Polymers are very large molecules (hundreds or thousands of atoms) linked by covalent bonds.
What are thermosoftening polymers?
melt/soften when heated because weak intermolecular forces between chains can be overcome
What are giant covalent substances? Give examples
Solids, atoms covalently bonded together in a giant lattice.
High melting/boiling points (strong covalent bonds).
Mostly don’t conduct electricity (no delocalised electrons).
Examples: diamond, graphite, silicon dioxide.

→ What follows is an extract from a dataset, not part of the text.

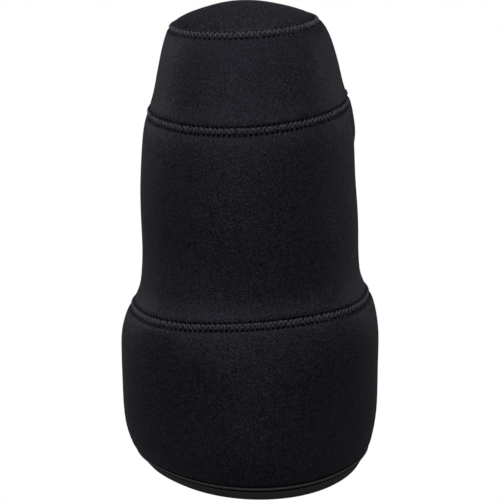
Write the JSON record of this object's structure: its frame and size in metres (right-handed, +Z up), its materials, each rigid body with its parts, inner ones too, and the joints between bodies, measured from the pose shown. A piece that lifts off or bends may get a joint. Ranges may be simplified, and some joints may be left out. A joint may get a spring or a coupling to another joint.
{
  "type": "neoprene lens cover",
  "caption": "Soft neoprene slip-on cover for a long camera lens: a stepped sleeve with a domed closed end, flat-stitched seams and a bound open hem.",
  "frame": {"origin": "on the floor, under the middle of the cover's outline seen from above", "axes": "+Z up from the open hem to the domed end; -Y is the front, away from the closing seams at the back; +X to the right"},
  "size_m": [0.1244, 0.1248, 0.2264],
  "materials": {
    "neoprene": "matt knitted jersey over closed-cell foam",
    "thread": "soft filament thread",
    "binding": "folded elastic tape"
  },
  "bodies": {
    "root": {"end_cap_panel": "neoprene", "taper_panel": "neoprene", "barrel_panel": "neoprene", "hood_panel": "neoprene", "hem_binding": "binding", "cap_seam_cover_thread": "thread", "cap_seam_looper_thread": "thread", "taper_seam_cover_thread": "thread", "taper_seam_looper_thread": "thread", "hood_seam_cover_thread": "thread", "hood_seam_looper_thread": "thread", "taper_closing_cover_thread": "thread", "taper_closing_looper_thread": "thread", "barrel_closing_cover_thread": "thread", "barrel_closing_looper_thread": "thread", "hood_closing_cover_thread": "thread", "hood_closing_looper_thread": "thread", "binding_stitch_outer": "thread", "binding_stitch_inner": "thread"}
  },
  "joints": []
}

Describe and explain the properties of allotropes of carbon
Diamond:
Four strong covalent bonds per carbon.
Very hard.
Very high melting point.
Does not conduct (no delocalised electrons).
Graphite:
Three covalent bonds per carbon.
Layers of hexagonal rings.
High melting point.
Layers slide (weak intermolecular forces) → soft, lubricant.

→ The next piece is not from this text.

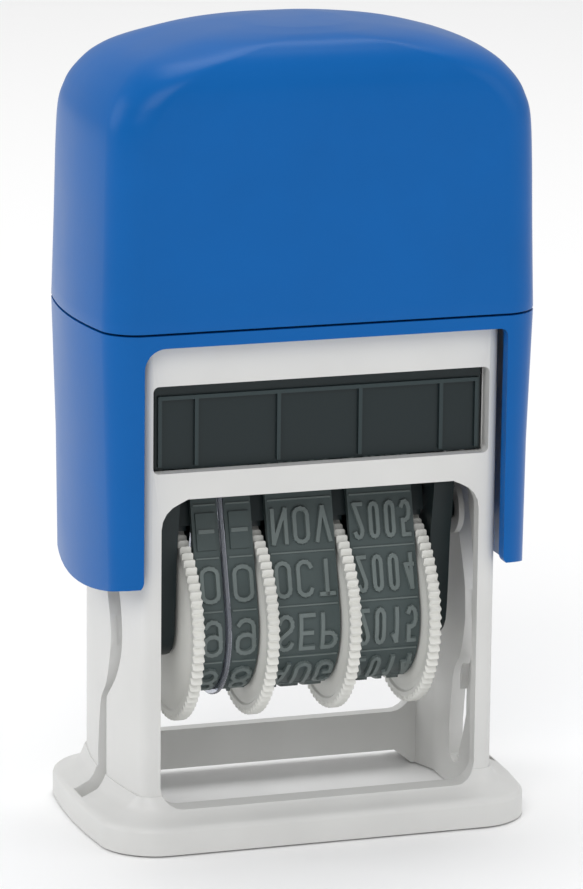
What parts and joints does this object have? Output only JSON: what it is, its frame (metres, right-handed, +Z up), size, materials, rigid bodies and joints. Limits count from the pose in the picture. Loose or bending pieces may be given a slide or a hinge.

Conducts heat and electricity (one delocalised electron per carbon).
Fullerenes:
Hollow shaped molecules of hexagonal rings (may include 5- or 7-membered rings).
C₆₀ = Buckminsterfullerene (spherical).
Nanotubes:
Cylindrical fullerenes with high length-to-diameter ratio.
High tensile strength.
Conductive (delocalised electrons).
Graphene: single layer of graphite.
What is metallic bonding?
Forces of attraction between delocalised electrons and nuclei of metal ions.
Describe properties of metals
High melting/boiling points (strong attraction).
Good conductors of heat and electricity (delocalised electrons).
Malleable/soft (layers of atoms slide over each other).
What are alloys? Why are they harder than pure metals?
Alloys = mixture of metal with other elements.
Different atom sizes distort layers, so they cannot slide → harder than pure metals.
What are the three states of matter?
Solid, liquid, gas.
what take place at the melting point and what take place at the boiling point.
Melting and freezing take place at the melting point, boiling and condensing take place at the boiling point.
What does the amount of energy needed to change state depend on?
The strength of the forces between the particles.
Depends on bonding and structure.
Stronger forces = higher melting and boiling points.